**Data extract:**
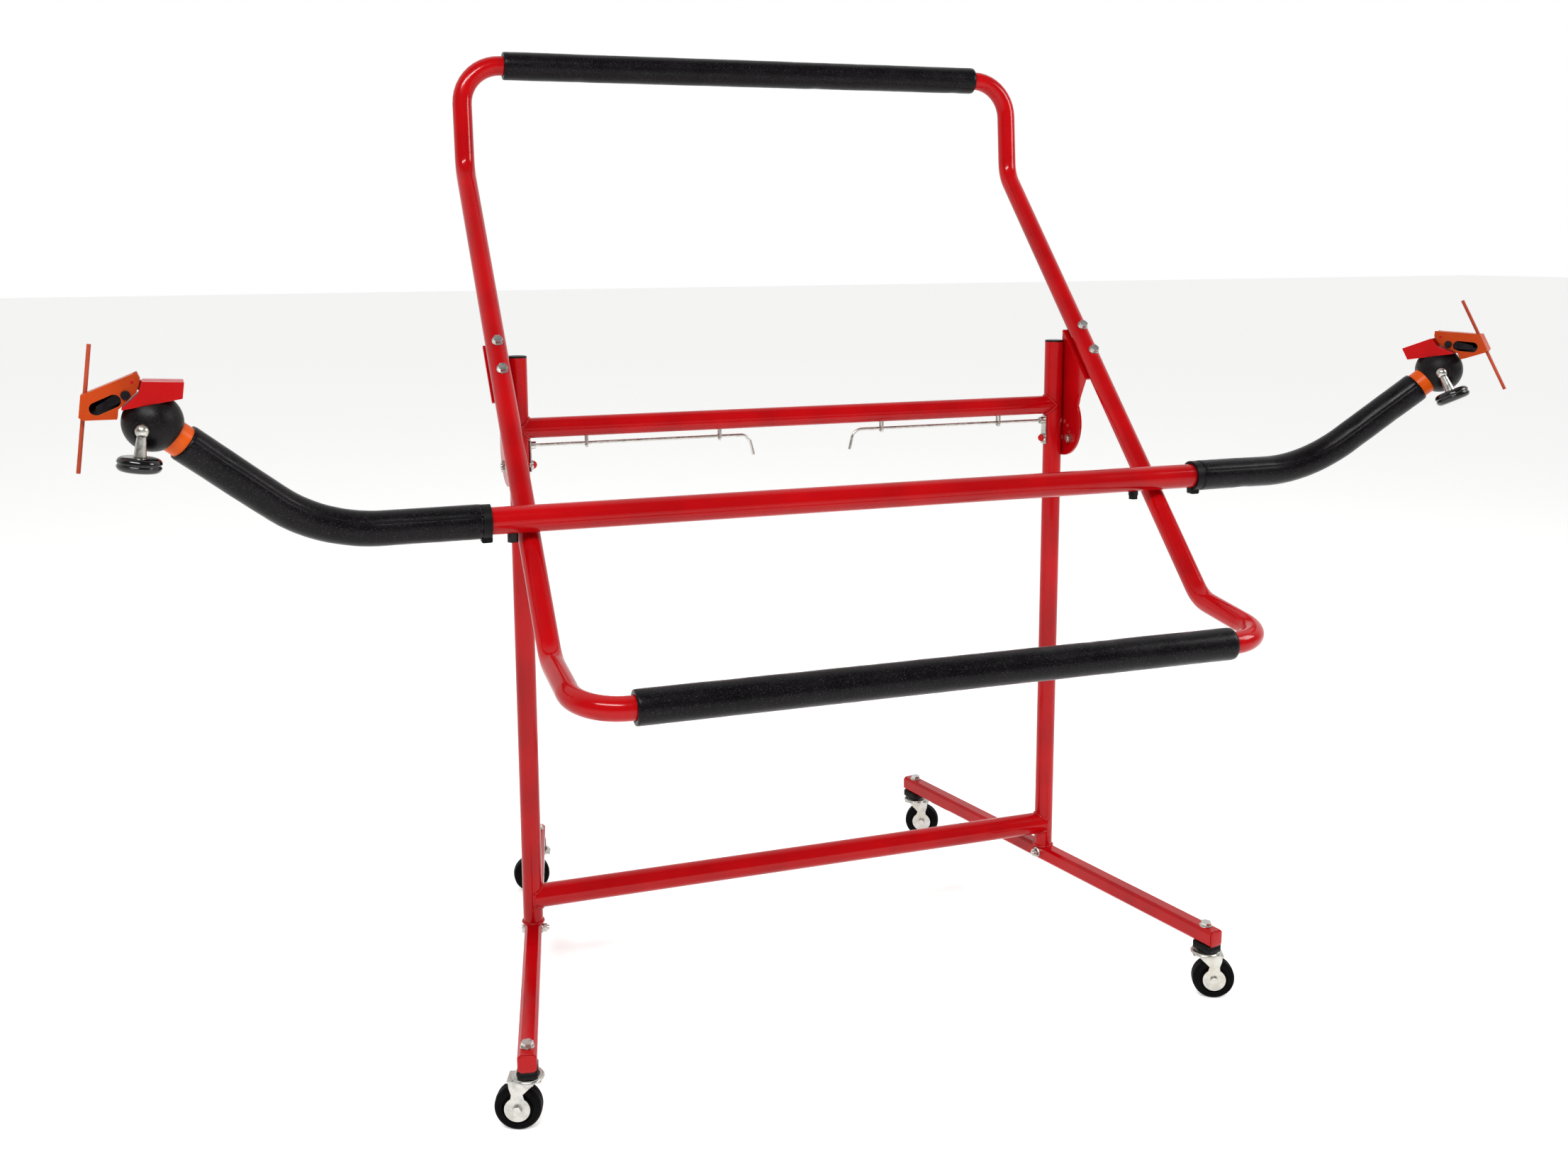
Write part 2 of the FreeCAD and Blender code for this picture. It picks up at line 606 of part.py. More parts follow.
def stop_bolt(s):
    """Bolt in the last lock hole; its nut meets the upright at either end of the tilt."""
    angle = math.radians(4 * lock_pitch_deg)
    y = -lock_radius * math.sin(angle)
    z = pivot_height + lock_radius * math.cos(angle)
    head = hexagon(V(s * plate_outer, y, z), V(s * (plate_outer + bolt_head), y, z), bolt_flats)
    shank = rod(V(s * (plate_inner - 7.5), y, z), V(s * plate_outer, y, z), bolt_radius)
    nut = hexagon(V(s * (plate_inner - 6.5), y, z), V(s * plate_inner, y, z), bolt_flats)
    return head.fuse(shank).fuse(nut).removeSplitter()


def lock_collar(s):
    """Ring at the mid bar's end, with the lug of its clamp screw underneath."""
    length = 12.0
    start = mid_bar_axis(s * (mid_bar_half - length + 3))
    end = start + V(s * length, 0, 0)
    shape = rod(start, end, mid_bar_diameter / 2 + 4.5)
    lug_x = min(start.x, end.x) - 1.5
    low = mid_bar_diameter / 2 + 10
    lug = Part.makeBox(length + 3, 12, low, V(lug_x, start.y - 6, start.z - low))
    lug = lug.makeFillet(2.5, [e for e in lug.Edges if abs(e.Length - 12) < 0.01])
    shape = shape.fuse(lug)
    bar = rod(mid_bar_axis(-mid_bar_half - 2), mid_bar_axis(mid_bar_half + 2), mid_bar_diameter / 2 + sleeve_gap)
    inner = rod(mid_bar_axis(-mid_bar_half - 40), mid_bar_axis(mid_bar_half + 40), tube_radius + 1.2)
    return shape.cut(bar).cut(inner).removeSplitter()


def clamp_screw_place(s):
    """The screws sit just left of each side tube."""
    return mid_bar_axis(s * half_side - clamp_screw_shift[s])


def clamp_screw(s):
    """Screw up through the mid bar's underside that pinches the arm."""
    axis = clamp_screw_place(s)
    wall = mid_bar_diameter / 2
    head = hexagon(axis - V(0, 0, wall + 12), axis - V(0, 0, wall + 6), bolt_flats)
    boss = rod(axis - V(0, 0, wall + 6), axis - V(0, 0, wall - 2), 7.5)
    tip = rod(axis - V(0, 0, wall + 6), axis - V(0, 0, tube_radius + clearance), bolt_radius)
    return head.fuse(boss.cut(mid_bar_solid())).fuse(tip).removeSplitter()


def mid_bar():
    bar = mid_bar_solid()
    inner = mid_bar_diameter / 2 - mid_bar_wall
    bar = bar.cut(rod(mid_bar_axis(-mid_bar_half), mid_bar_axis(mid_bar_half), inner))
    screws = [rod(clamp_screw_place(s), clamp_screw_place(s) - V(0, 0, 40), bolt_radius) for s in (-1, 1)]
    return cut_all(bar, screws)


parts["upper_hoop"] = cut_all(hoop(hoop_top, 1), plate_bolt_holes())
parts["lower_hoop"] = hoop(hoop_bottom, -1)
parts["top_pad"] = pad(1, hoop_top)
parts["bottom_pad"] = pad(-1, hoop_bottom)
parts["mid_bar"] = mid_bar()
parts["side_plate_left"] = side_plate(-1)
parts["side_plate_right"] = side_plate(1)
bolt_places = [(s, place) for s in (-1, 1) for place in plate_bolt_places]
parts["plate_bolts"] = Part.makeCompound([plate_bolt(s, place) for s, place in bolt_places])
parts["plate_nuts"] = Part.makeCompound([plate_nut(s, place) for s, place in bolt_places])
parts["stop_bolts"] = Part.makeCompound([stop_bolt(s) for s in (-1, 1)])
parts["lock_collars"] = Part.makeCompound([lock_collar(s) for s in (-1, 1)])
parts["clamp_screws"] = Part.makeCompound([clamp_screw(s) for s in (-1, 1)])


# ---- arms ----
arm_lean = math.radians(arm_forward_deg)
arm_bend = math.radians(arm_bend_deg)
arm_up = V(0, -math.sin(arm_lean), math.cos(arm_lean))


def arm_end_dir(s):
    return V(s * math.cos(arm_bend), 0, 0) + arm_up * math.sin(arm_bend)


def arm_corner(s):
    """Where the arm's two straight runs would meet."""
    back = arm_bend_radius * math.tan(arm_bend / 2)
    return mid_bar_axis(s * (foam_start + arm_straight + back))


def foam_end(s):
    back = arm_bend_radius * math.tan(arm_bend / 2)
    return arm_corner(s) + arm_end_dir(s) * (back + arm_end_straight)


def head_centre(s):
    return foam_end(s) + arm_end_dir(s) * (sleeve_gap + sleeve_length + block_neck + clearance)


def arm_tube(s):
    end = foam_end(s) + arm_end_dir(s) * (sleeve_length - sleeve_cap - sleeve_gap)
    points = [mid_bar_axis(s * (foam_start - arm_insertion)), arm_corner(s), end]
    return tube_along(points, [arm_bend_radius], tube_radius, tube_radius - tube_wall)


def arm_foam(s):
    points = [mid_bar_axis(s * foam_start), arm_corner(s), foam_end(s)]
    return tube_along(points, [arm_bend_radius], foam_diameter / 2, tube_radius + sleeve_gap)


def arm_sleeve(s):
    """Turned end piece: a cup on the tube and the pin that the clamp head swivels on."""
    start = foam_end(s) + arm_end_dir(s) * sleeve_gap
    end = start + arm_end_dir(s) * sleeve_length
    cup = rod(start, end, sleeve_diameter / 2)
    bore_end = end - arm_end_dir(s) * sleeve_cap
    cup = cup.cut(rod(start, bore_end, tube_radius + sleeve_gap))
    pin = rod(end, end + arm_end_dir(s) * swivel_pin_length, swivel_pin_diameter / 2)
    return cup.fuse(pin).removeSplitter()


# ---- clamp heads, built about the block's centre with +X outwards and then turned ----
def head_prism(outline, y_from, y_to):
    """Face given by (x, z) corners in the head's own frame, extruded sideways."""
    corners = [V(x, y_from, z) for x, z in outline + outline[:1]]
    return Part.Face(Part.makePolygon(corners)).extrude(V(0, y_to - y_from, 0))


def head_pin(place, reach, radius):
    """Round pin across a head, reaching the same distance to both sides."""
    x, z = place
    return rod(V(x, -reach, z), V(x, reach, z), radius)


def cover_seat_height(x):
    return cover_seat - x * math.tan(math.radians(cover_slope_deg))


def head_stud(front):
    """Turned stud: a ball set in the block's front, a flared neck and a shank for the knob."""
    x, y = stud_place
    axis = V(x, front * y, 0)
    neck_top = stud_ball_height - stud_ball_radius + 1.5
    neck = Part.makeCone(stud_ball_radius - 1, stud_ball_radius - 2.8, neck_top - stud_foot,
                         axis + V(0, 0, stud_foot))
    ball = Part.makeSphere(stud_ball_radius, axis + V(0, 0, stud_ball_height))
    shank = rod(axis + V(0, 0, stud_foot - 12), axis + V(0, 0, stud_foot + 1), stud_shank_diameter / 2)
    return ball.fuse(neck).fuse(shank).removeSplitter()


def head_block(front, back_dir):
    """Ball with a sloping seat for the cover, a flat neck on the arm and a boss for the stud."""
    reach = 3 * block_radius
    above = [(-reach, cover_seat_height(-reach)), (reach, cover_seat_height(reach)),
             (reach, 2 * reach), (-reach, 2 * reach)]
    x, y = stud_place
    boss = rod(V(x, front * (y - 16), stud_ball_height), V(x, front * (y - 3), stud_ball_height),
               stud_ball_radius + 3)
    block = Part.makeSphere(block_radius).cut(head_prism(above, -reach, reach)).fuse(boss)
    block = block.cut(rod(back_dir * block_neck, back_dir * reach, reach))
    bore = rod(back_dir * reach, back_dir * (block_neck - swivel_pin_length - 1),
               swivel_pin_diameter / 2 + running_gap)
    return block.cut(bore).cut(head_stud(front)).removeSplitter()


def head_cover():
    """Wedge on top of the block, with a tongue and the pin that the jaw opens on."""
    front_top = jaw_pin[1] + 3
    outline = [(-cover_back, cover_seat_height(-cover_back)), (-cover_back, front_top + 4),
               (jaw_pin[0] - 11, front_top), (jaw_pin[0] - 8, jaw_pin[1] - 12),
               (cover_nose, cover_seat_height(cover_nose))]
    cover = head_prism(outline, -cover_half_width, cover_half_width)
    sharp = [e for e in cover.Edges if abs(e.Length - 2 * cover_half_width) < 0.01]
    cover = cover.makeFillet(1.0, sharp)
    half_tongue = jaw_half_width - jaw_sheet - 3 * clearance
    tongue = head_prism([(jaw_pin[0] - 14, front_top - 1), (jaw_pin[0] - 14, jaw_pin[1] - 11),
                         (jaw_pin[0], jaw_pin[1] - tongue_radius), (jaw_pin[0], jaw_pin[1] + tongue_radius - 0.3)],
                        -half_tongue, half_tongue)
    tongue = tongue.fuse(head_pin(jaw_pin, half_tongue, tongue_radius))
    pin = head_pin(jaw_pin, jaw_half_width, hinge_pin_radius)
    return cover.fuse(tongue).fuse(pin).removeSplitter()


def head_jaw():
    """Folded jaw: two cheeks with a long oval opening, a sloping top web and a solid tip."""
    x, z = jaw_pin
    end = jaw_length
    top_at_end = 26.0
    rear = [(cover_nose + 1.5, 1), (cover_nose + 1.5, 12.5), (x - 6, z - 11.5), (x - 8, z - 3)]
    outline = [(x - 8.5, z + 5), (x - 4, z + 12.5), (end - 6, top_at_end + 3), (end, top_at_end),
               (end, -1), (end - 5, -4)] + rear
    inner = jaw_half_width - jaw_sheet
    jaw = head_prism(outline, -jaw_half_width, jaw_half_width)
    fall = (top_at_end + 3 - z - 12.5) / (end - 6 - x + 4)
    web_start = z + 12.5 + 4 * fall - jaw_sheet - 0.3
    web_end = web_start + (end - jaw_tip - x) * fall
    hollow = [(x - 20, -10), (x - 20, z + 30), (x, z + 30), (x, web_start), (end - jaw_tip, web_end),
              (end - jaw_tip, -10)]
    jaw = jaw.cut(head_prism(hollow, -inner, inner))
    wide = 2 * jaw_half_width
    near, far, half_open = (45.0, 22.5), (63.5, 11.5), 8.0
    slant = math.atan2(far[1] - near[1], far[0] - near[0])
    rise = (-half_open * math.sin(slant), half_open * math.cos(slant))
    opening = head_pin(near, wide, half_open).fuse(head_pin(far, wide, half_open))
    sides_of_opening = [(near[0] + rise[0], near[1] + rise[1]), (far[0] + rise[0], far[1] + rise[1]),
                        (far[0] - rise[0], far[1] - rise[1]), (near[0] - rise[0], near[1] - rise[1])]
    opening = opening.fuse(head_prism(sides_of_opening, -wide, wide))
    jaw = jaw.cut(opening)
    jaw = jaw.cut(head_pin(jaw_pin, wide, hinge_pin_radius + running_gap))
    jaw = jaw.cut(head_pin(lever_pin, wide, hinge_pin_radius + running_gap))
    bore_x = end - jaw_tip / 2
    return jaw.cut(rod(V(bore_x, 0, -20), V(bore_x, 0, 60), cross_rod_diameter / 2 + running_gap)).removeSplitter()


def head_lever():
    """Cam lever between the jaw's cheeks, with the round heads of its pin outside them."""
    x, z = lever_pin
    inner = jaw_half_width - jaw_sheet - clearance
    lever = head_prism([(x, z + 6), (x + 14, z - 2), (x + 31, z - 17), (x + 31, z - 21), (x + 22, z - 20),
                        (x + 8, z - 12), (x - 2, z - 5)], -inner, inner)
    lever = lever.fuse(head_pin(lever_pin, inner, 6)).fuse(head_pin(lever_pin, jaw_half_width + 1, hinge_pin_radius))
    for side in (-1, 1):
        near = V(x, side * (jaw_half_width + clearance), z)
        lever = lever.fuse(rod(near, near + V(0, side * 1.8, 0), lever_head_radius))
    return lever.removeSplitter()


def cross_rod():
    centre = V(jaw_length - jaw_tip / 2, 0, cross_rod_centre)
    half = V(0, 0, cross_rod_length / 2)
    return rod(centre - half, centre + half, cross_rod_diameter / 2)


def head_knob(front):
    """Round push knob with a shallow groove round its rim."""
    x, y = stud_place
    top = stud_foot - clearance
    axis = V(x, front * y, 0)
    knob = Part.makeCylinder(knob_radius, knob_height, axis + V(0, 0, top - knob_height))
    knob = knob.makeFillet(7.0, [e for e in knob.Edges if e.Closed])
    groove = Part.makeTorus(knob_radius + 1.2, 2.4, axis + V(0, 0, top - knob_height / 2))
    return knob.cut(groove).cut(rod(axis + V(0, 0, top - 12.2), axis + V(0, 0, top + 1),
                                    stud_shank_diameter / 2 + running_gap))


def clamp_head(side_name, s):
    """All pieces of one clamp head, tipped up, turned to face outwards and placed on the arm's end."""
    yaw = head_yaw_deg[side_name]
    turn = FreeCAD.Rotation(V(0, 0, 1), -yaw if s > 0 else 180 + yaw)
    tip_up = FreeCAD.Rotation(V(0, 1, 0), -head_roll_deg[side_name])
    placement = FreeCAD.Placement(head_centre(s), turn.multiply(tip_up))
    back_dir = placement.Rotation.inverted().multVec(arm_end_dir(s) * -1)
    pieces = {"swivel_block_": head_block(-s, back_dir), "head_cover_": head_cover(), "jaw_": head_jaw(),
              "cam_lever_": head_lever(), "cross_rod_": cross_rod(), "clamp_stud_": head_stud(-s),
              "clamp_knob_": head_knob(-s)}
    for key, shape in pieces.items():
        shape.Placement = placement.multiply(shape.Placement)
        parts[key + side_name] = shape


for side_name, s in sides.items():
    parts["arm_tube_" + side_name] = arm_tube(s)
    parts["arm_foam_" + side_name] = arm_foam(s)
    parts["arm_sleeve_" + side_name] = arm_sleeve(s)
    clamp_head(side_name, s)

os.makedirs("parts", exist_ok=True)
for name, shape in parts.items():
    shape.exportStep("parts/" + name + ".step")
print(len(parts), "parts")
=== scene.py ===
# Wheeled tilting bumper stand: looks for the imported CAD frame. Metres, +Z up, front is -Y.
import json
import math
import random

import bpy
import bmesh
from mathutils import Matrix, Vector, noise


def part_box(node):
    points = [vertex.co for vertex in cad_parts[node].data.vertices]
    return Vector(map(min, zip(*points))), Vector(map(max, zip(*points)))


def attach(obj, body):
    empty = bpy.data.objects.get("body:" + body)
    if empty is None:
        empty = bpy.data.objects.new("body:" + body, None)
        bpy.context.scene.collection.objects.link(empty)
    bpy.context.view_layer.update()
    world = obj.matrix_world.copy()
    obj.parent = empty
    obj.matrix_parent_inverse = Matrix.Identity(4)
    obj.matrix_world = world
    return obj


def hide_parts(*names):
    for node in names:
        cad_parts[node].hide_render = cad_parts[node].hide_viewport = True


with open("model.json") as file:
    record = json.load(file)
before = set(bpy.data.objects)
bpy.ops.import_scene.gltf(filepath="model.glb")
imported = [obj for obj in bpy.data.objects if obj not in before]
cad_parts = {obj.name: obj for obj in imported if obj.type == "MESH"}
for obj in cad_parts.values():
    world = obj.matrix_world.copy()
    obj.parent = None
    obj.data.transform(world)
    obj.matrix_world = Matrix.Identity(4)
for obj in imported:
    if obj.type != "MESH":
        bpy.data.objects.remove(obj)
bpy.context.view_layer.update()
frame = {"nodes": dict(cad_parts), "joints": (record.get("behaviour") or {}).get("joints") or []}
nodes = frame["nodes"]
sides = {"left": -1.0, "right": 1.0}
random.seed(11)                           # the dents in the foam are the same each run
print("stage: frame loaded,", len(nodes), "CAD nodes")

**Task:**
The lines to extract from the data above begin with the line containing "zip(*points))), Vector(map(max, zip(*points)))" and end with the line containing "for node in". Extract them exactly, including both.

**Output below:**
    return Vector(map(min, zip(*points))), Vector(map(max, zip(*points)))


def attach(obj, body):
    empty = bpy.data.objects.get("body:" + body)
    if empty is None:
        empty = bpy.data.objects.new("body:" + body, None)
        bpy.context.scene.collection.objects.link(empty)
    bpy.context.view_layer.update()
    world = obj.matrix_world.copy()
    obj.parent = empty
    obj.matrix_parent_inverse = Matrix.Identity(4)
    obj.matrix_world = world
    return obj


def hide_parts(*names):
    for node in names:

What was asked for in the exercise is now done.